Gather each line containing the string "this" from these entries.

____

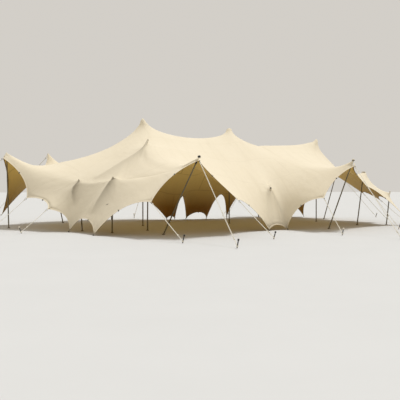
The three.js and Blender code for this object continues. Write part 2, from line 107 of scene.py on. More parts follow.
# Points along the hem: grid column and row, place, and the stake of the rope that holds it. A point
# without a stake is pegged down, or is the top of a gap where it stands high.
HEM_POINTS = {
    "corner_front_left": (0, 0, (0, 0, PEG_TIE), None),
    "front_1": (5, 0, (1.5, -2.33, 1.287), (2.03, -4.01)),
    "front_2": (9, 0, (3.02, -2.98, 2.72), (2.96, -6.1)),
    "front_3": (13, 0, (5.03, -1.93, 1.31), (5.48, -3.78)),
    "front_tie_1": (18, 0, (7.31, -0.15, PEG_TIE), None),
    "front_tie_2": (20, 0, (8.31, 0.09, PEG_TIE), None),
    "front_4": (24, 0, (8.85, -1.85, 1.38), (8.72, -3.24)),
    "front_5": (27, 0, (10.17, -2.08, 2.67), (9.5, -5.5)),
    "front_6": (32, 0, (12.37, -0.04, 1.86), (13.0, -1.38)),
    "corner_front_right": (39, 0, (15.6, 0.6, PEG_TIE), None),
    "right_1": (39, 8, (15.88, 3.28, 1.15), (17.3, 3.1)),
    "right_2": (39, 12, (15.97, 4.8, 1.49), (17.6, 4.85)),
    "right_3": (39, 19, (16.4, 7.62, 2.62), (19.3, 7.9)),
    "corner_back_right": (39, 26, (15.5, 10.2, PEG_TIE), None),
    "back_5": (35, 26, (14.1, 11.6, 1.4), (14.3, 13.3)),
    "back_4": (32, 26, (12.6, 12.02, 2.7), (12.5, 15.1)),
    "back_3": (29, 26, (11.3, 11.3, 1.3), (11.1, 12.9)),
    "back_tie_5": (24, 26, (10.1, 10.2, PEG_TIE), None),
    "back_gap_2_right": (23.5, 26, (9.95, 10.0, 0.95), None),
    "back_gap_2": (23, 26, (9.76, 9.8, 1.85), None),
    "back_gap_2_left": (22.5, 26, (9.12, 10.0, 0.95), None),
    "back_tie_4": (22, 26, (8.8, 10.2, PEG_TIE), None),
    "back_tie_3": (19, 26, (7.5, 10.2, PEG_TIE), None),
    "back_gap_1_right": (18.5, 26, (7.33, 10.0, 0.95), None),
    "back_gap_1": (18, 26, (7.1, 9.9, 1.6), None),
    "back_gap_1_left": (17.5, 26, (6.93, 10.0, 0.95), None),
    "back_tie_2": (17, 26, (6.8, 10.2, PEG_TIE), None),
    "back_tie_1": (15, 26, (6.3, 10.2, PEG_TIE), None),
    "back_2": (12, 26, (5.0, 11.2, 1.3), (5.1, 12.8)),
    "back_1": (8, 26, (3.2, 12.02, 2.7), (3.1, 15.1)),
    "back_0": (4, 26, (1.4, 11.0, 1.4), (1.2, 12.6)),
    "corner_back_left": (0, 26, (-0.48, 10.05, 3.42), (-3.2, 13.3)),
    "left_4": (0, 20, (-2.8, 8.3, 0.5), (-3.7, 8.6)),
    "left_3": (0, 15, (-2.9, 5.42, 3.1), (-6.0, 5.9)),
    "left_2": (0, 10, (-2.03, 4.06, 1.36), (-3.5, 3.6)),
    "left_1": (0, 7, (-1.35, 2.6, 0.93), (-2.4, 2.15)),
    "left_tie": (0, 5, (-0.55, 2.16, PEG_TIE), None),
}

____

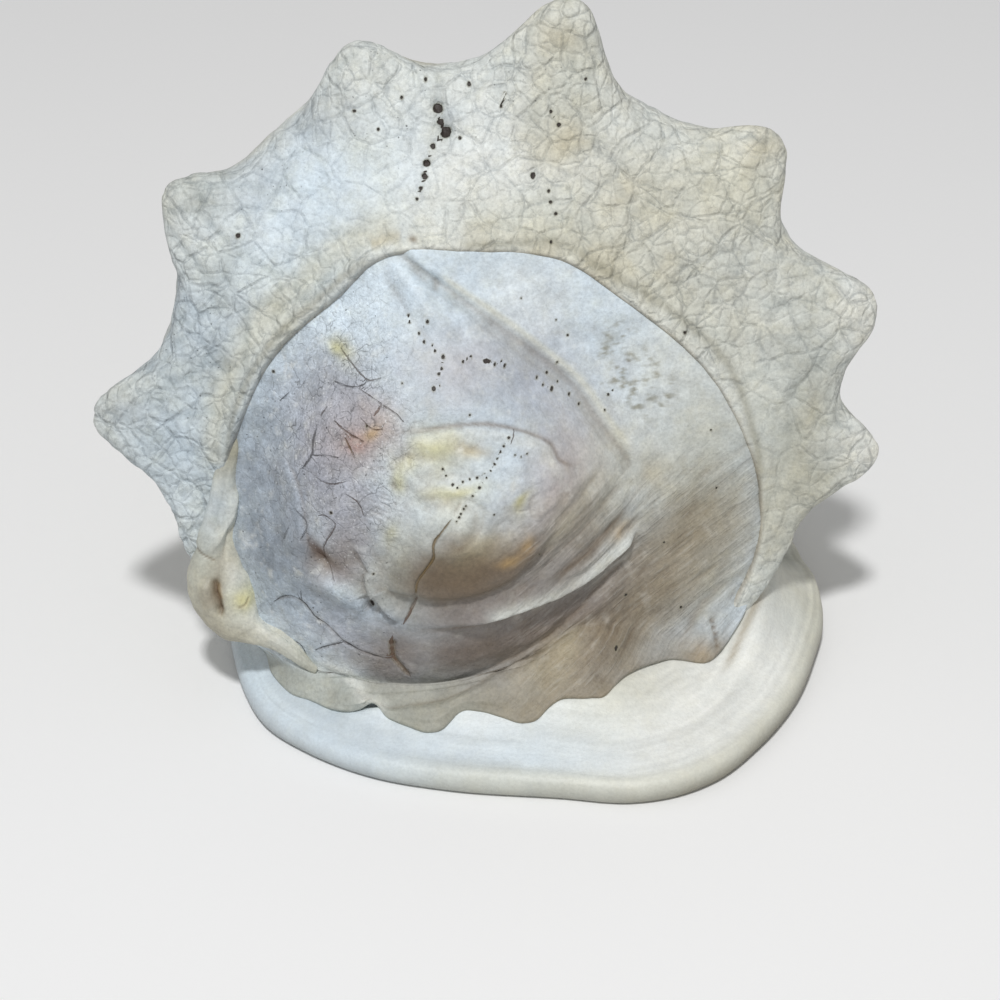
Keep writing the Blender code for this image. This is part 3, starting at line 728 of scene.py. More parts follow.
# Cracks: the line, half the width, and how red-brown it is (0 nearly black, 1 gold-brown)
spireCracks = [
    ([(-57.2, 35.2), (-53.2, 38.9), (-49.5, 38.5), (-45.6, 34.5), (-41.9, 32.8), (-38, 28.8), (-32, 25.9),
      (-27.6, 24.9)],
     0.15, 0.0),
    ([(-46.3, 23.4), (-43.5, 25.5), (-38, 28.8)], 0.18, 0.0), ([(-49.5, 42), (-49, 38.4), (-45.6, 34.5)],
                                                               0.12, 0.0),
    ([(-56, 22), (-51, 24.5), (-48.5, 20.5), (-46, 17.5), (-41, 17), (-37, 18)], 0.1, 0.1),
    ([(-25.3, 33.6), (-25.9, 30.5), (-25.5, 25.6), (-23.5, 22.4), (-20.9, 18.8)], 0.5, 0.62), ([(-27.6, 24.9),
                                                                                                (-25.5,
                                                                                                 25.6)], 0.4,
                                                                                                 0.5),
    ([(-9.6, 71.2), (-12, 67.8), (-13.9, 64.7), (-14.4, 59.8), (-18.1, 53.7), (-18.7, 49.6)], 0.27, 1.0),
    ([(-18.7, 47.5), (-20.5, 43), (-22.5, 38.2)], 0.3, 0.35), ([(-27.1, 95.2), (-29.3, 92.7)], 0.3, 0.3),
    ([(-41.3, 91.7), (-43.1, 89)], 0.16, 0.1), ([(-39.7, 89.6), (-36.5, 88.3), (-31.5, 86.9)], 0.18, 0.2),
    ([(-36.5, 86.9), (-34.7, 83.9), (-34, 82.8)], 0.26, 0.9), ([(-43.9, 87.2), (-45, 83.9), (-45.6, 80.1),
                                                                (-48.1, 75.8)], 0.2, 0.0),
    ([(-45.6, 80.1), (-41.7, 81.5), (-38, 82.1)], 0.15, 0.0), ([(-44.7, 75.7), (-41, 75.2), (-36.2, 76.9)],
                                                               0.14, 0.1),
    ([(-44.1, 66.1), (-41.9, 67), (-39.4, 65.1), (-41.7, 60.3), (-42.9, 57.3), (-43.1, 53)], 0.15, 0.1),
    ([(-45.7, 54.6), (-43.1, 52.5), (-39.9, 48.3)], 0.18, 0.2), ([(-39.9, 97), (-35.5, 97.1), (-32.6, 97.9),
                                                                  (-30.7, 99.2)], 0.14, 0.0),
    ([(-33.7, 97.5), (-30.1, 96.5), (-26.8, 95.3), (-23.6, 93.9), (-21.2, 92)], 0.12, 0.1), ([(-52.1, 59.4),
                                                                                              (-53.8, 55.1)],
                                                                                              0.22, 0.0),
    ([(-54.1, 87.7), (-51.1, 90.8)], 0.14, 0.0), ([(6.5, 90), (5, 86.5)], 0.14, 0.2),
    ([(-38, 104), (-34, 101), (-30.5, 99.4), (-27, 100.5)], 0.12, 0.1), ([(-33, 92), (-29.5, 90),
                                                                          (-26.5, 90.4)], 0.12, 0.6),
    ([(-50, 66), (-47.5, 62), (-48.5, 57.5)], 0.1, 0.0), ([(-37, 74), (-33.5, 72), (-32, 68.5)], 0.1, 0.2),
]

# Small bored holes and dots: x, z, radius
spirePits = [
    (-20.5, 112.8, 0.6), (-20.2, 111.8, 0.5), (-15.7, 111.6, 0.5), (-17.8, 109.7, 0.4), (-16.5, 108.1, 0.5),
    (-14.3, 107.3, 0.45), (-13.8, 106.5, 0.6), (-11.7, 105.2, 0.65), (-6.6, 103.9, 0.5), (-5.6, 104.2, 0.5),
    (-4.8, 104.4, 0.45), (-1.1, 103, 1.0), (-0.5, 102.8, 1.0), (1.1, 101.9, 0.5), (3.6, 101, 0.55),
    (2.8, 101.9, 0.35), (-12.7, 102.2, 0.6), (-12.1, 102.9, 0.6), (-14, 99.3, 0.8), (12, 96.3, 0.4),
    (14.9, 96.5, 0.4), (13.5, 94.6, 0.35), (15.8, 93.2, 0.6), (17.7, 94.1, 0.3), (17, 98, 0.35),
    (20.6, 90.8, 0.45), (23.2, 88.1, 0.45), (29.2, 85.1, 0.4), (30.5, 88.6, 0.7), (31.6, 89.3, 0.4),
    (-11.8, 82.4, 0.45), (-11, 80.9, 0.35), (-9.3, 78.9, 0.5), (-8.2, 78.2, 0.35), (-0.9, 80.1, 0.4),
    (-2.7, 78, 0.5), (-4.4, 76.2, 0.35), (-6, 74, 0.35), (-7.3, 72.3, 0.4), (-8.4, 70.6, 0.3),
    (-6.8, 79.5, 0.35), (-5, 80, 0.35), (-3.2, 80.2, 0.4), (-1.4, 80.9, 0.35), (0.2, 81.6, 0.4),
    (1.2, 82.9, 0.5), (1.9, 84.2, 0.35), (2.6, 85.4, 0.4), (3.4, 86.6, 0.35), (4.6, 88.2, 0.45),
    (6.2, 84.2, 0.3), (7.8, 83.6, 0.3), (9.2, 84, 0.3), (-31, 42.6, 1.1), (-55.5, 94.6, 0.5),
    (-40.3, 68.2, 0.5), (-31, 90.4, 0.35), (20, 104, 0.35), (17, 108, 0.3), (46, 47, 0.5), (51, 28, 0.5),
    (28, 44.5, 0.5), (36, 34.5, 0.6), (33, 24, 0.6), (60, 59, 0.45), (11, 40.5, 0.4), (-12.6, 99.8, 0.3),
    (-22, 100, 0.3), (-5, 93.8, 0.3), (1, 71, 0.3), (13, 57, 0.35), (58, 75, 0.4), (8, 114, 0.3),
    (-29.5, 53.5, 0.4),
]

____

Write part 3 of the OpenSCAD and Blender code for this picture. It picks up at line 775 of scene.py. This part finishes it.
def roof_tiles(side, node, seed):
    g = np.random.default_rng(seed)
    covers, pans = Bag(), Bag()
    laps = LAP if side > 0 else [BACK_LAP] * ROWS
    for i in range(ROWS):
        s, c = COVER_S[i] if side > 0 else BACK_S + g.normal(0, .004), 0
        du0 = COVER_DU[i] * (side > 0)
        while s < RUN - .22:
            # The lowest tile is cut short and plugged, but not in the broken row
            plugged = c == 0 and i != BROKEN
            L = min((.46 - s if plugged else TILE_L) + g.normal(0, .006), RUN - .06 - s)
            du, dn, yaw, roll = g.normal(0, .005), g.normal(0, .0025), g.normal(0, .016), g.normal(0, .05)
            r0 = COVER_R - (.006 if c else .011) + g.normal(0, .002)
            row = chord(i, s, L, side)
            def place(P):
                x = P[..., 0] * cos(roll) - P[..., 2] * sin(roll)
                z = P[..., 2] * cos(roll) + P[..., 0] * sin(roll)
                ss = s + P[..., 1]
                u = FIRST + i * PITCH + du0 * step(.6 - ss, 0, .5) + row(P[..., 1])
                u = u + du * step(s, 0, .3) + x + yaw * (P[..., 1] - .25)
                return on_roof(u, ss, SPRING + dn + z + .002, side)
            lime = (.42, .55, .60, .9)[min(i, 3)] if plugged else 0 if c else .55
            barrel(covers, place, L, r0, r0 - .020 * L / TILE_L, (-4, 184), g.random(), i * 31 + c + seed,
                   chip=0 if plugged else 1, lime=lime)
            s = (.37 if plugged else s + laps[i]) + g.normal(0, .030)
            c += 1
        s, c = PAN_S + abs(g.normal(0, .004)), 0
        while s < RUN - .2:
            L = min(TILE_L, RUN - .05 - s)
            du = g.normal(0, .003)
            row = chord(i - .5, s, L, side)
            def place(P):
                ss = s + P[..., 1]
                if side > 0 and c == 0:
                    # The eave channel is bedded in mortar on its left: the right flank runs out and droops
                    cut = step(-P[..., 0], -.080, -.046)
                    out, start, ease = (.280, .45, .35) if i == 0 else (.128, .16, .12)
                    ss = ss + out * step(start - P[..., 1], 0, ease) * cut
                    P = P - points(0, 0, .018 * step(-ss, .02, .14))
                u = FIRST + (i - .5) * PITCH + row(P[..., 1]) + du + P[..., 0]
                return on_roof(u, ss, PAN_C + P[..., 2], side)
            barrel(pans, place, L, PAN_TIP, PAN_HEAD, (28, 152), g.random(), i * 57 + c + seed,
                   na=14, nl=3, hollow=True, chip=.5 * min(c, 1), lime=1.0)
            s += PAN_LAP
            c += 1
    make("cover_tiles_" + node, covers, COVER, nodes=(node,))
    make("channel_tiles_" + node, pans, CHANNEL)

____

◆ **Task answer**
The three.js and Blender code for this object continues. Write part 2, from line 107 of scene.py on. More parts follow.
Keep writing the Blender code for this image. This is part 3, starting at line 728 of scene.py. More parts follow.
Write part 3 of the OpenSCAD and Blender code for this picture. It picks up at line 775 of scene.py. This part finishes it.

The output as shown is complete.